Goldziher’in, İslamiyet’i Hz. Peygamber zamanında tebliğ edilerek tamamlanmış bir din olarak değil, ondan sonra müslümanların kolektif gayretleri sonucunda nisbeten insicamlı sayılan bir din ortaya çıkarabilmiş bir reform hareketi olarak görmesinin arka planında Yahudilik ve Hıristiyanlık hakkında yapılan çalışmalarda ulaşılan sonuçların yatmakta olduğu anlaşılmaktadır. Esasen Goldziher günlüğünde, Muhammedanische Studien adlı eserinin gençliğinden beri kendisini ilgilendiren konuları nasıl kavradığını ifade ettikten sonra ruhunun en samimi duygularıyla Yahudiliğe bağlı kaldığını ve onun gelişimi konusunda verdiği derslerin hazırlıklarının bu eserle paralel bir şekilde yapıldığını zikreder. Mesela; Hz. İsa’nın vefatında Hıristiyanlığın henüz tamamlanmamış olması, İnciller’in sonradan teşkil edilişi, Romalılar’ın baskısı altında yaşayan ilk hıristiyanların sayısının az oluşu ve dinin tamamlanabilmesi için siyasi bir otoritenin müdahalesinin gerekliliği gibi hususlar Goldziher tarafından İslamiyet’e uygulanmış ve Hz. Muhammed’in vefatında İslam’ın henüz tamamlanmamış olduğu, ilk dönemlerde müslümanların “dinsiz Emeviler”in baskısı altında yaşadıkları, Kur’an’ın daha sonra gelen nesiller tarafından oluşturulduğunu ileri sürülmüştür. 
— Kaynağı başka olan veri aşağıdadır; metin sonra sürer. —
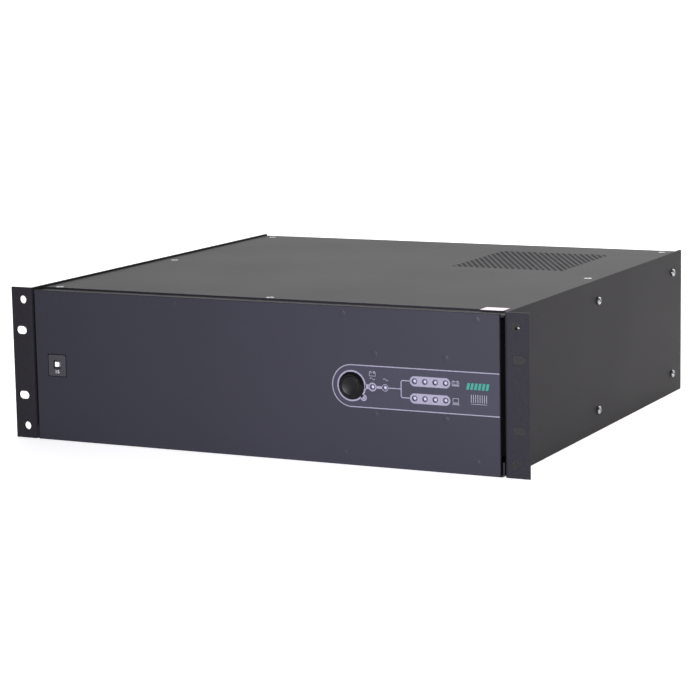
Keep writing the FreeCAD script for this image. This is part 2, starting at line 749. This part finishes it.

Dinler tarihi alanında varılan bazı sonuçları esas alan Goldziher İslamiyet’i bu sonuçlardan hareketle değerlendirmiş, Yahudilik ve Hıristiyanlık’taki, dinle dini temsil ve tayin etme yetkisine sahip bulunan ve bu nitelikleriyle dinin anlaşılmasını değil ne olduğunu belirleme yetkisini taşıdığı kabul edilen “din adamı sınıfı’nın İslam için de geçerli olduğunu ileri sürmüştür. Bu çerçevede Hıristiyanlığın ve Yahudiliğin oluşum şeklinin İslam için de aynen geçerli olduğu ön yargısı bütün araştırmalarına hakim olmuştur. Goldziher Moritz Karman’dan öğrendiği “esas amaç unutulmadan malzemeye sorulacak soruların açık ve anlaşılır bir şekilde sorulması ve muhtelif malzemenin esas amaca göre yorumlanıp yeniden inşası” şeklinde özetlenen metodu İslam’a uygulamıştır.